Qs. Ali Imron : 105.

Dan janganlah kamu menyerupai orang-orang yang bercerai-berai dan berselisih sesudah datang keterangan yang jelas kepada mereka. Mereka itulah orang-orang yang mendapat siksa yang berat “
Perbedaan praktek shalat yang disertai dengan paham bahwa yang satu benar dan yang lain tidak benar adalah kondisi yang tidak mungkin benar sebab pada awalnya shalat diajarkan oleh satu orang yaitu Rosululloh Saw. Akan tetapi untuk menentukan paham mana yang benar di antara ajaran-ajaran yang berbeda tersebut tidak dapat dilakukan jika kita tidak menelaah sumber-sumber keterangannya. Oleh karena itu untuk memecahkan masalah perbedaan pendapat harus selalu dikaji ulang dengan menelaah Al Qur’an dan Hadits-hadits shahih. Sementara itu perdebatan-perdebatan yang terjadi diantara umat seringkali menggunakan pendapat para imam sebagai dalih atau refferensi.
Untuk bahan kajian dalam kasus perbedaan tata cara berma’mum pada saat imam membaca dengan jahr, mari kita lihat bagai mana para ahli pendahulu memahami keterangan-keterangan tentang hal tersebut.
Beberapa sabda Rosululloh Saw.
1.a.
“ Tidak sah shalat orang yang tidak membaca di dalamnya Fatihata’l kitab ( Al Fatihah )……” ( H.R. Al Bukhari, Muslim, Abu’Uwanah dan Al Baihaqi }
b.
“ Tidak akan diberi pahala shalat orang yang tidak membaca Fatihata’l kitab di dalamnya “ ( Daqraquthni,dishahihkan olehnya dan Ibnu Hibban di dalam shahih Ibnu Hibban ).
c.
“ Barang siapa yang melakukan suatu shalat yang di dalamnya ia tidak membaca Fatihata’I kitab maka shalat itu kurang, shalat itu kurang, tidak sempurna “ ( H.R Muslim dan Abu ‘Uwanah ).

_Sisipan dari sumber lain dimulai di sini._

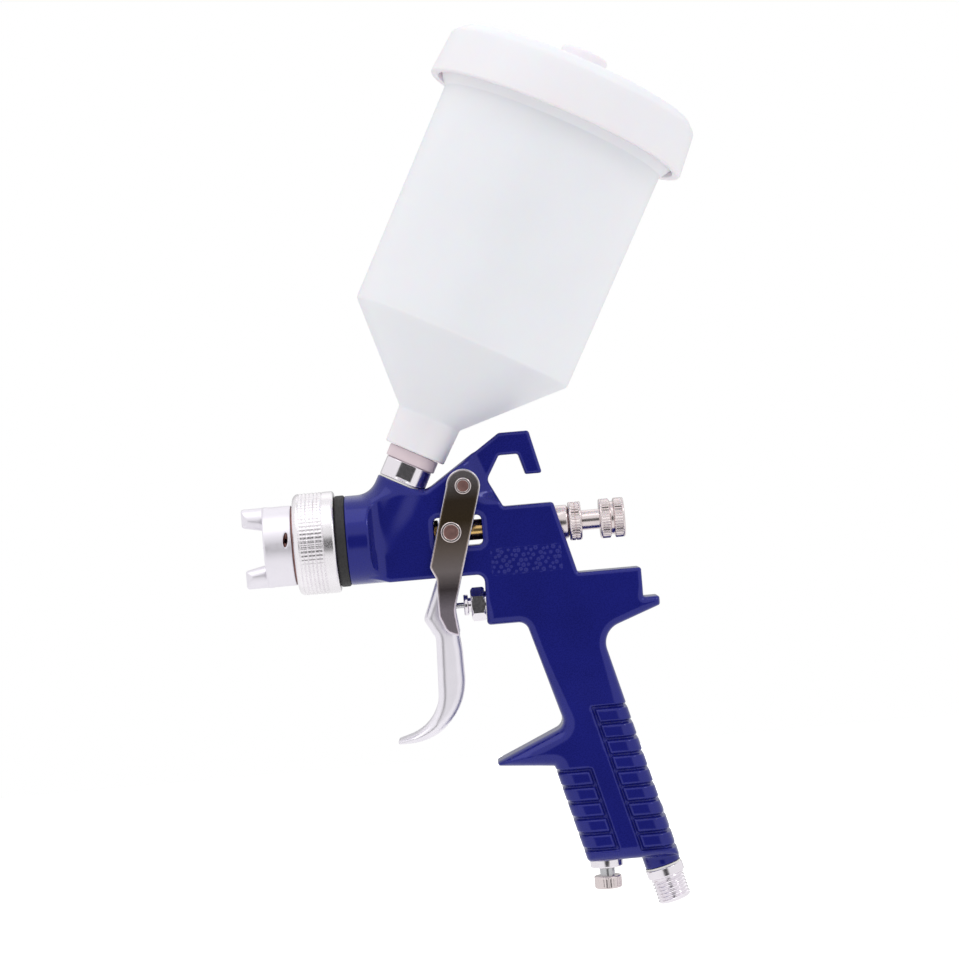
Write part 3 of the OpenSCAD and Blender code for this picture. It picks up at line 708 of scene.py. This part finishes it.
def cap_distance(x, y, z):
    r, station = NEEDLE_LINE.split(x, y, z)
    side, rise = np.abs(y), np.abs(z - AXIS_Z)
    horn_x, rear_x = CAP_LOW[0], -80.5
    tip_gap, foot_gap = 8.4, 6.6
    shell = overlap(r - CAP_R, np.maximum(CAP_FACE_X - x, x - rear_x), 0.6)
    flange = overlap(r - 16.9, np.maximum(-82.2 - x, x - rear_x), 0.2)
    lean = (tip_gap - foot_gap) / (CAP_FACE_X - horn_x)
    inner = foot_gap + (CAP_FACE_X - x) * lean - rise
    horns = overlap(r - CAP_R, np.maximum(horn_x - x, x - CAP_FACE_X - 2), 0.8)
    horns = overlap(horns, inner, 0.7)
    horns = overlap(horns, side - 6.5, 3.6)
    cap = joined(joined(shell, horns, 0.7), flange, 0.3)
    hollow = overlap(r - 13.2, np.maximum(-90 - x, x + 79), 1)
    cap = without(cap, hollow, 0.3)
    cap = without(cap, overlap(r - 8.4 - (x + 90) * 0.9, np.maximum(-94.2 - x, x + 89), 0.2), 0.3)
    cap = without(cap, r - 2.3, 0.25)
    # Face holes round the centre, two drillings in each horn, and a slot in each side
    for i in range(4):
        angle = math.radians(22.5 + 45 * i)
        u = np.cos(angle) * y + np.sin(angle) * (z - AXIS_Z)
        v = -np.sin(angle) * y + np.cos(angle) * (z - AXIS_Z)
        cap = without(cap, np.maximum(np.hypot(np.abs(u) - 4.6, v) - 0.5, x + 93), 0.15)
    slope_x, slope_rise = math.sin(HORN_HOLE_LEAN), math.cos(HORN_HOLE_LEAN)
    for hole_x in (-101, -98.3):
        depth = (12 - rise) * slope_rise - (x - hole_x) * slope_x
        aside = (12 - rise) * slope_x + (x - hole_x) * slope_rise
        drilling = np.maximum(np.hypot(y, aside) - 0.7, np.maximum(-depth, depth - 7))
        cap = without(cap, drilling, 0.15)
    cap = without(cap, locating_slot(x, z) + np.maximum(13.8 - side, 0), 0.2)
    return without(cap, overlap(CAP_R - 0.8 - r, cap_groove(x), 0.1), 0.2)


def locating_slot(x, z):
    """Below 0 inside the slot that is sunk in each side of the cap."""
    lean = 0.12 * (z - AXIS_Z)
    return np.hypot((x + 88.6 - lean) / 0.9, (z - AXIS_Z - 2.6) / 2.8) - 1


def cap_groove(x):
    """Below 0 inside the shadow groove round the cap in front of the ring."""
    return np.abs(x - RING_LOW[0] + 0.45) - 0.4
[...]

Dengan keterangan-keterangan ini semua ulama setuju bahwa dalam segala shalat wajib membaca Al Fatihah pada setiap rakaatnya. Akan tetapi dalam hal shalat berjamaah di mana shalat itu shalat jahr, maka dalam hal ini timbul perbedaan pendapat. Sebagian ulama berpendapat bahwa kewajiban membaca Al Fatihah itu di tanggung oleh imam, sehingga ma’mum tidak perlu membaca Al Fatihah, sementara ulama lain berpendapat bahwa baik imam maupun ma’mum sama-sama wajib membacanya sehingga terjadilah perbedaan paham diantara umat sebagaimana sering kita temui diantara kita, tentunya masing-masing mempunyai dasar argumentasi sebagai mana diungkapkan di bawah ini,
Sebenarnya pada awalnya dalam hal ini terdapat tiga kelompok perbedaan paham.
Paham pertama.
Bahwa ma’mum membaca Al Fatihah dan surat Al Qur’an bersama imam ketika imam membaca dengan sirr, atau membaca Al Fatihah jika tidak mendengar bacaan imam pada shalat jahr, namun ma’mum diam ( tidak membaca Al Fatihah maupun Al Qur’an ) ketika mendengar imam membaca dengan jahr. Paham ini berasal dari pahamnya imam Maliki, yang kemudian diikuti oleh ulama Indonesia dari kalangan Islam Persatuan.
Paham kedua.
Ma’mum membaca Al Fatihah dan surat Al Qur’an ketika imam membaca dengan sirr dan membaca Al Fatihah saja ketika imam membaca dengan jahr. Paham ini berasal dari pahamnya imam As Syafi’i yang kemudian diikuti oleh ulama NU.
Paham ketiga.
Ma’mum tidak membaca apa-apa apakah imam membaca dengan sirr atau pun jahr. Akan tetapi paham ini tidak terkenal di Indonesia.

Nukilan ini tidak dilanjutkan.